Crossroads Sober Living for Women Combines Transitional Housing and Bed & Breakfast

Kayla Desroches/KMXT

A new sober living housing situation in town will offer a space for women in a Bed & Breakfast format. Ally Strong says she and her husband purchased a home in September with the goal of being able to provide sober living for women.

She says they will be able to house two to four women at one time and their criteria is flexible.

“It’s for women who are in transition or a space where they don’t have a safe and / or sober place to live. It could be somebody coming out of a bad relationship or just fell on hard times. It could be drugs and alcohol. Either / or. But it’s intended to be a supportive living environment.” 

Strong says the goal is to help the women stay on track, find employment, support themselves, and become independent.

She says both she and her husband, who is a drug and alcohol counselor, are involved in K.A.M.P, or Kodiak Area Mentor Program, which is a faith-based group where volunteers mentor those with life issues like substance abuse.

Strong says she grew up watching her own family struggle.

“My parents were both addicts to some degree. It was a volatile environment. My sister became an addict at a very young age. She is still, 35 years later, an addict. Down in California, couch-surfing so to speak. And so, I’ve kinda watched that in my family. My sister lost all six of her children. They’ve all been adopted out many years ago.”

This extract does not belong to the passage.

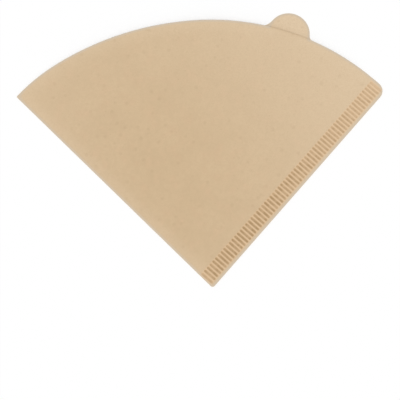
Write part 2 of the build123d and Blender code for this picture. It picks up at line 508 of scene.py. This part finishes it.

She says one of her and her husband’s goals for their lodgers would be to help them regain their children should that be part of their situation. She says rent would $25 a night with breakfast included and there would be house rules.  

“They do have a curfew. Basically because I’m kinda the house mom, I don’t want to stay up till midnight worrying about them coming in or out. And in the case of drug and alcohol abuse, their lifestyles are kinda all over the place. And they’re in and out and wherever, and their time of day is different than the normal time of day. So, just to give them some structure and security.”

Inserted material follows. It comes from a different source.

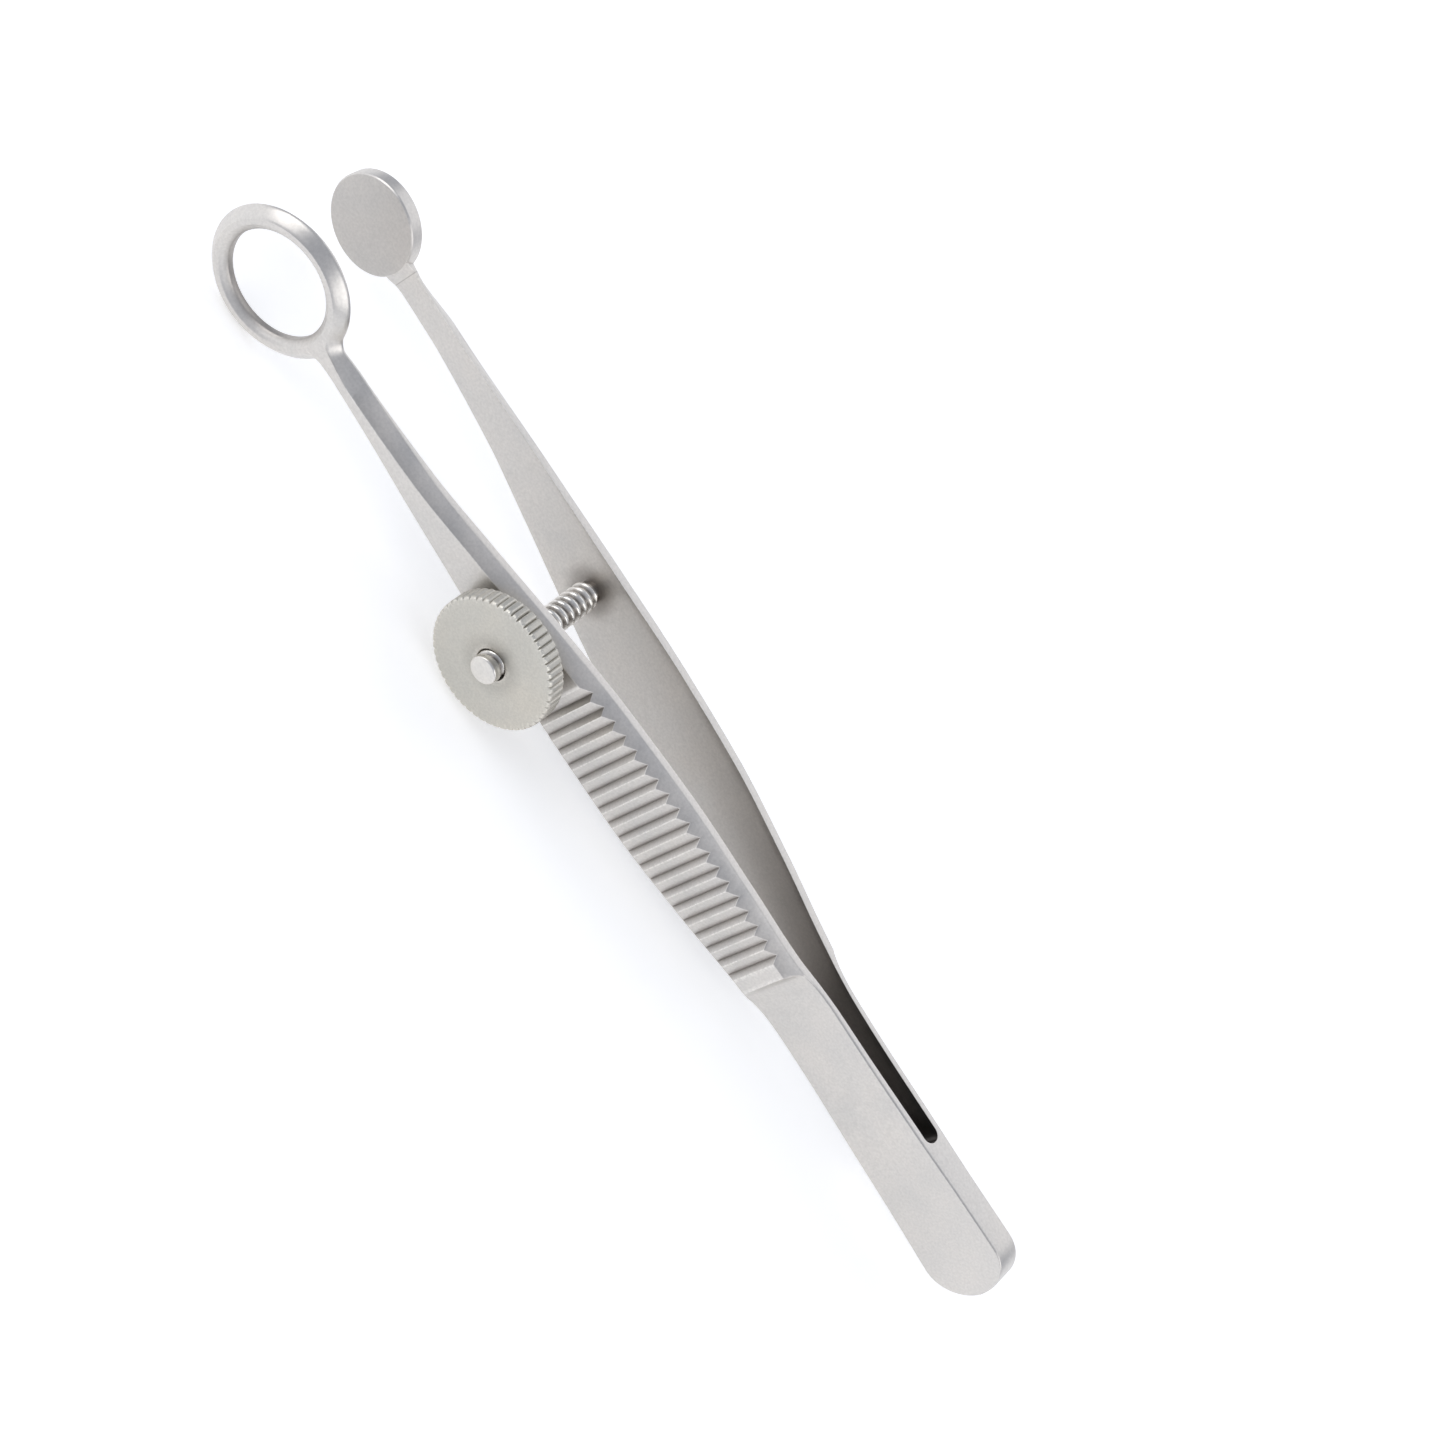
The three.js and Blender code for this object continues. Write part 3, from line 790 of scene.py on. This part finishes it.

Strong describes other forms of guided independence.

“They have a private entrance and there’s a key on sight that stays on sight, so not everybody gets a key to come and go. They’ll have daily and weekly chores just to make sure that the house is being kept just like anybody would in their own home. Other than that, working with a mentor would be a requirement.”

She says the women could determine where that mentor comes from and who they are.

Strong says they’re calling the bed and breakfast Crossroads Sober Living for Women, and it’s only a small move towards helping people with drug recovery in Kodiak. She says there’s still a long way to go in providing rehabilitation facilities in town.